— START OF Records to use —

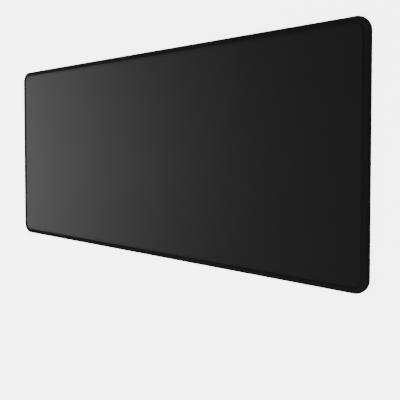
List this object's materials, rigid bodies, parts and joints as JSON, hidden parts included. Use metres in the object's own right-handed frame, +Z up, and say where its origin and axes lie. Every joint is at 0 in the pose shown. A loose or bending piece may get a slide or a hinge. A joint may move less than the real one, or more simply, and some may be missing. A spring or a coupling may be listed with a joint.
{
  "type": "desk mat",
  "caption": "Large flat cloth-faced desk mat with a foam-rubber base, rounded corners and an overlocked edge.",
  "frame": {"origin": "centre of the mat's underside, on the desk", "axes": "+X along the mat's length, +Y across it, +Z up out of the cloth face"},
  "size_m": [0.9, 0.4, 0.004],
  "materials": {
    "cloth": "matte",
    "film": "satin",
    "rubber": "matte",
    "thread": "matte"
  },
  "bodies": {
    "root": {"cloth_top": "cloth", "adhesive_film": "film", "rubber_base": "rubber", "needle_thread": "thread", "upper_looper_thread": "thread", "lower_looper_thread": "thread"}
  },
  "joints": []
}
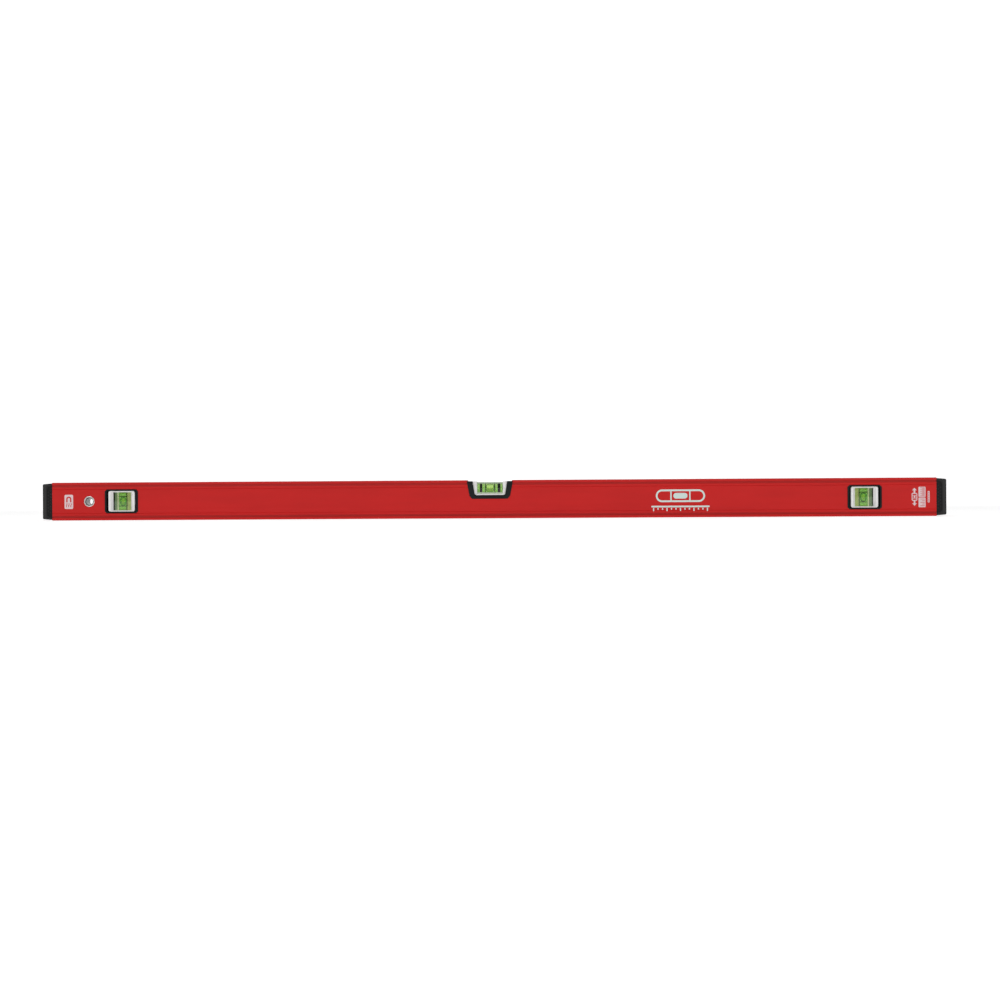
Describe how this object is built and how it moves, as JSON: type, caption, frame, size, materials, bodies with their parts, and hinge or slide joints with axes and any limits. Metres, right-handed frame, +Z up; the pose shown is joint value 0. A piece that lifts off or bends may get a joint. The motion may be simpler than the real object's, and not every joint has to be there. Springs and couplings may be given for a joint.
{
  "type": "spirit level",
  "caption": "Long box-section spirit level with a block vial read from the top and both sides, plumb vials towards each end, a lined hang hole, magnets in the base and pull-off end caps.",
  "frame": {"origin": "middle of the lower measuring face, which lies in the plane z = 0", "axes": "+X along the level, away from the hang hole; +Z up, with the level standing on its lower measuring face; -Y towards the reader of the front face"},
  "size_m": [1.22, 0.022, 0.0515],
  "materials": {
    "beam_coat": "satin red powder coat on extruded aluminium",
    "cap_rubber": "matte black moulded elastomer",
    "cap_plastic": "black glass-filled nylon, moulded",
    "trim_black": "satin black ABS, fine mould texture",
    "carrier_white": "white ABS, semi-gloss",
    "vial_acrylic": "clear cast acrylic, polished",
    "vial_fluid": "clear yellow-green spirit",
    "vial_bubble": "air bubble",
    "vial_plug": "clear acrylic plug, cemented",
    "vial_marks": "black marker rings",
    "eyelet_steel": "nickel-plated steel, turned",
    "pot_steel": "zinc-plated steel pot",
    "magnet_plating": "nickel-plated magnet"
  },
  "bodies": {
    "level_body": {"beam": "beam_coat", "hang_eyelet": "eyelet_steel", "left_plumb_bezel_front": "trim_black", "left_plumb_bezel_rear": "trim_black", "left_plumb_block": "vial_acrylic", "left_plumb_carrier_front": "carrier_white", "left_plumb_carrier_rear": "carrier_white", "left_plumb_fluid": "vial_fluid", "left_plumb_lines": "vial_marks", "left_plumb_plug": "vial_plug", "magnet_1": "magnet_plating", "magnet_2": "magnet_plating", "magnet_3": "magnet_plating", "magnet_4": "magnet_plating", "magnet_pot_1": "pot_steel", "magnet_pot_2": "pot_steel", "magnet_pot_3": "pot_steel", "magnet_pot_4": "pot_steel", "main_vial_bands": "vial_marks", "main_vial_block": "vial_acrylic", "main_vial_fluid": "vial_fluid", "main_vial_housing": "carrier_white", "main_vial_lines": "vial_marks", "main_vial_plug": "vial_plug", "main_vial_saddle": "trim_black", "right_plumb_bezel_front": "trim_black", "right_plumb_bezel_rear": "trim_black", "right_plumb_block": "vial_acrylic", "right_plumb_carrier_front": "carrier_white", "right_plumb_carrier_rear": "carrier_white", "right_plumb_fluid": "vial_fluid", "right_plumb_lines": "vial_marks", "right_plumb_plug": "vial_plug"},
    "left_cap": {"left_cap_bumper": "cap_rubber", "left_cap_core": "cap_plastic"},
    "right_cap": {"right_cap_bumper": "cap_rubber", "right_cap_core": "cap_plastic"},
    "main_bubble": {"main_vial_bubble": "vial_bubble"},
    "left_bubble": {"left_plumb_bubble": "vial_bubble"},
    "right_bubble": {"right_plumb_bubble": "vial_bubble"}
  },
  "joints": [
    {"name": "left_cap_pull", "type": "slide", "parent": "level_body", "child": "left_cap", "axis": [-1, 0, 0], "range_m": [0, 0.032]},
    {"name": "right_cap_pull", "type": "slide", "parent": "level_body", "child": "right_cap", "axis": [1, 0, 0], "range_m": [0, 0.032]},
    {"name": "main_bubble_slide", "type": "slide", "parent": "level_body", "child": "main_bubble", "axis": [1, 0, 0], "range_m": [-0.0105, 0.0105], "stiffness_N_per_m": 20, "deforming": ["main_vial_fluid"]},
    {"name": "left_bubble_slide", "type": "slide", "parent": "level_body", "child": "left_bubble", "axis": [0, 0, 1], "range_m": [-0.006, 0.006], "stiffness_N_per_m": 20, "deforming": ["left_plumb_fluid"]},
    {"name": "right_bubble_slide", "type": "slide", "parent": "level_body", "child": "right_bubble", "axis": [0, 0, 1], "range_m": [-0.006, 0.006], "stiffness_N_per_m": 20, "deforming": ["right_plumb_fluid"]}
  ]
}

— END OF Records to use —
— START OF Records to use —

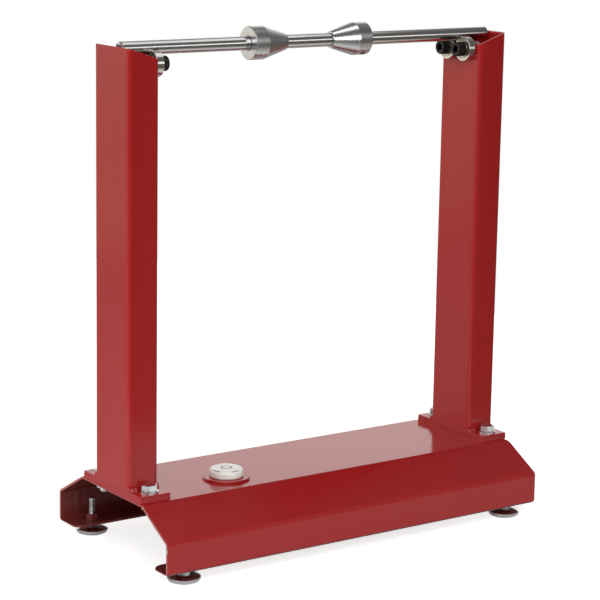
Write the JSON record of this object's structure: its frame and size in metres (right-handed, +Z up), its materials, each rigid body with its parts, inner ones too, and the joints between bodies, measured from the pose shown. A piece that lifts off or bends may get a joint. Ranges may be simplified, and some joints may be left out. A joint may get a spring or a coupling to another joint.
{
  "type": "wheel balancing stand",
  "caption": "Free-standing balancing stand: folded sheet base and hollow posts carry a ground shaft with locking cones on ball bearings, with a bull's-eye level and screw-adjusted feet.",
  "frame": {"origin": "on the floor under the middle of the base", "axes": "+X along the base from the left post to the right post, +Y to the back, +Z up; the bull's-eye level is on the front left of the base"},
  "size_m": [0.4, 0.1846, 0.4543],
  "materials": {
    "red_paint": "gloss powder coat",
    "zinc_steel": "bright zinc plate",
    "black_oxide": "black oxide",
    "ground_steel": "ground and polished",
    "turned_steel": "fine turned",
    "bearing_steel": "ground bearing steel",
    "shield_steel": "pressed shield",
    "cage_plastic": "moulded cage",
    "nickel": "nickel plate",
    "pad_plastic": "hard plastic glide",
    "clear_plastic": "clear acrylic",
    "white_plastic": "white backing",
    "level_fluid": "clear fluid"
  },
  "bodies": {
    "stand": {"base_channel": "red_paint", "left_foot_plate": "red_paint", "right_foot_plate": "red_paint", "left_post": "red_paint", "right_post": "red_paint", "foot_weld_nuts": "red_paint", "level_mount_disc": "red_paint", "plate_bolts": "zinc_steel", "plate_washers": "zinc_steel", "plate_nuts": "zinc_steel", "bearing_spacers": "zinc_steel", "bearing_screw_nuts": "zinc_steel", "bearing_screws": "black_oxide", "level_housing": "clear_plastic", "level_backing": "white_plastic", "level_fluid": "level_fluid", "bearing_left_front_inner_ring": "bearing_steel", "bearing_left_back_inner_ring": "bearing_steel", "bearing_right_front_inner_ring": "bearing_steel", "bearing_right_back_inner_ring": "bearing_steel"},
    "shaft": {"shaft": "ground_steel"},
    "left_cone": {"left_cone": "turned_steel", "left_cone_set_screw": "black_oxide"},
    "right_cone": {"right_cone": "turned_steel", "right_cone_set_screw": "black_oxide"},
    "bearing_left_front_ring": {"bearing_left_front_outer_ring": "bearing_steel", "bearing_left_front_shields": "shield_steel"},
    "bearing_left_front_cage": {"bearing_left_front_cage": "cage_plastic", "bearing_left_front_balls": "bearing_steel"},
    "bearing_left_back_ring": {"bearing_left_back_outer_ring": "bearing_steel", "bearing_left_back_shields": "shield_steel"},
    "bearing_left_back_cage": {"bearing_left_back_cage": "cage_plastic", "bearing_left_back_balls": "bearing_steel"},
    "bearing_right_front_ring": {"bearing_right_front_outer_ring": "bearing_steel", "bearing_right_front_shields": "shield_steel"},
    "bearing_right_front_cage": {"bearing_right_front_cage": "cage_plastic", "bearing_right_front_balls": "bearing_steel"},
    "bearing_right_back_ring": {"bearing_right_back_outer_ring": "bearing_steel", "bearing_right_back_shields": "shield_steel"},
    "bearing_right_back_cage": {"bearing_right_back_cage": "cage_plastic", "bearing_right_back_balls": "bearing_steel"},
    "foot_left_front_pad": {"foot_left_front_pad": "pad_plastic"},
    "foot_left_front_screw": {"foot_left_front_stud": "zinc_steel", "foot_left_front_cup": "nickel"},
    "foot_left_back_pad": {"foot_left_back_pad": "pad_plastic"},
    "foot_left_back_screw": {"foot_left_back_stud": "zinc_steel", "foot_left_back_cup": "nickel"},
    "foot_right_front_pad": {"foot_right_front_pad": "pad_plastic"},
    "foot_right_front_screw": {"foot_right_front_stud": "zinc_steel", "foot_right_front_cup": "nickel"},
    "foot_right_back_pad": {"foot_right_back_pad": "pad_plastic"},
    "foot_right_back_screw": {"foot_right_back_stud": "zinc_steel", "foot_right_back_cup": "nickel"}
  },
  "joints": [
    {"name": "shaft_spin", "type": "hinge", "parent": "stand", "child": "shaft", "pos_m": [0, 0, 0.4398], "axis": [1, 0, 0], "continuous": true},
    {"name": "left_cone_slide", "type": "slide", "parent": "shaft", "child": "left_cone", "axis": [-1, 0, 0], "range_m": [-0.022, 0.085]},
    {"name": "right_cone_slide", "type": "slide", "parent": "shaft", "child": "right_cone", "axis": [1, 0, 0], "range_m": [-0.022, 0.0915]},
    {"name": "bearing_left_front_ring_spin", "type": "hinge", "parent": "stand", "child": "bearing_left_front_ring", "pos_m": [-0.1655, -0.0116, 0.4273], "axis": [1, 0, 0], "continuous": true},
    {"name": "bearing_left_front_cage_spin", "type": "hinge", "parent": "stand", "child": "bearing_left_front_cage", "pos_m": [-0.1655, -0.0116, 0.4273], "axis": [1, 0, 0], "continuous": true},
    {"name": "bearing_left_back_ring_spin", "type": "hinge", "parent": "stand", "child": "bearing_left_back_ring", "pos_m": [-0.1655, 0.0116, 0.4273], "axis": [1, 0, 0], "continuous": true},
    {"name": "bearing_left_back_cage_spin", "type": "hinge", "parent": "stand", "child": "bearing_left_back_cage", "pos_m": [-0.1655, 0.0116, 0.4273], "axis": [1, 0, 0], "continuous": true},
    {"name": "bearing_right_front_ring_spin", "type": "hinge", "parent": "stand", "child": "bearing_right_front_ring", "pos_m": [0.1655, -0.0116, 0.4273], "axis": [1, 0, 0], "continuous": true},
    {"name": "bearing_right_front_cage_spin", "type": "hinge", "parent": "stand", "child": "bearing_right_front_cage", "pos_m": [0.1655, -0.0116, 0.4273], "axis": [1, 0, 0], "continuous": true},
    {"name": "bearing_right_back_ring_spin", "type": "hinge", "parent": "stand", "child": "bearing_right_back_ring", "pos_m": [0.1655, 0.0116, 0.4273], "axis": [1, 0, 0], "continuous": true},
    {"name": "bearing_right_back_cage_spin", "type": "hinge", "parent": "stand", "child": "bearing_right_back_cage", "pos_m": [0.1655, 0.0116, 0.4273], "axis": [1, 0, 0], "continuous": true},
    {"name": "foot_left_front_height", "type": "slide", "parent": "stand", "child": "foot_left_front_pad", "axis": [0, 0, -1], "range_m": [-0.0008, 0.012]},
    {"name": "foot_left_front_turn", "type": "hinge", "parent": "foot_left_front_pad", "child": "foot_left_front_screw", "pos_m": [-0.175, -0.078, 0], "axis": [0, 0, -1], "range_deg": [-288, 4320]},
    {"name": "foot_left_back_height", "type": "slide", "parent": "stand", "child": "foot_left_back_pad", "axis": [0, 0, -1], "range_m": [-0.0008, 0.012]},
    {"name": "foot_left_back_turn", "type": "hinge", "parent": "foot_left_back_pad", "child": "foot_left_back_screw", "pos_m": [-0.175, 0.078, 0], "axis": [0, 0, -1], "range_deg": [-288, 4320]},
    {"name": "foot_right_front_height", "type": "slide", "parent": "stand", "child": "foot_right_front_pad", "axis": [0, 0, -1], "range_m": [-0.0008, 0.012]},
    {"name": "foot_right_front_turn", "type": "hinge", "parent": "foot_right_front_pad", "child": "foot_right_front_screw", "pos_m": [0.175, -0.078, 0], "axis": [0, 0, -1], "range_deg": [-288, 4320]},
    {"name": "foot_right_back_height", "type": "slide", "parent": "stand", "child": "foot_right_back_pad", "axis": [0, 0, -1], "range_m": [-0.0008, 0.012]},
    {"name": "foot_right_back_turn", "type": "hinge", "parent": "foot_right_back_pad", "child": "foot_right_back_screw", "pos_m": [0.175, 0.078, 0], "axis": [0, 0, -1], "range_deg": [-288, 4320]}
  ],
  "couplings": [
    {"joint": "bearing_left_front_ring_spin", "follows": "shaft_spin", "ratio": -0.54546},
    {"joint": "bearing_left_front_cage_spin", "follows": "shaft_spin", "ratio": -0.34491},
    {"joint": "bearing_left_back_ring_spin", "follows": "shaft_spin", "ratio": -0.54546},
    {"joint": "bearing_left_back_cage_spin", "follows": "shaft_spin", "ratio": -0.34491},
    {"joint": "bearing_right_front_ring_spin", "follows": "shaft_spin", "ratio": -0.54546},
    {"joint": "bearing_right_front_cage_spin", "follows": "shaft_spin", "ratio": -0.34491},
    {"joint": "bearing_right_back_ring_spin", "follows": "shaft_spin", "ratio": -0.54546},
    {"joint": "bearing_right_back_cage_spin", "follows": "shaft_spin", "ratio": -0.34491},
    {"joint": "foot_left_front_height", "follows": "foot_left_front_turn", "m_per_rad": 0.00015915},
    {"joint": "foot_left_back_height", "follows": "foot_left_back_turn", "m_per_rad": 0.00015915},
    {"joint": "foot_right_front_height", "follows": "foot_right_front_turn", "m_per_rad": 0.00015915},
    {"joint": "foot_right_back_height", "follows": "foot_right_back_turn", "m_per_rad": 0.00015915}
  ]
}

— END OF Records to use —

### What the exercise asks
Read through the entries and copy every line that includes "each".

### Solution
  "caption": "Long box-section spirit level with a block vial read from the top and both sides, plumb vials towards each end, a lined hang hole, magnets in the base and pull-off end caps.",
Write the JSON record of this object's structure: its frame and size in metres (right-handed, +Z up), its materials, each rigid body with its parts, inner ones too, and the joints between bodies, measured from the pose shown. A piece that lifts off or bends may get a joint. Ranges may be simplified, and some joints may be left out. A joint may get a spring or a coupling to another joint.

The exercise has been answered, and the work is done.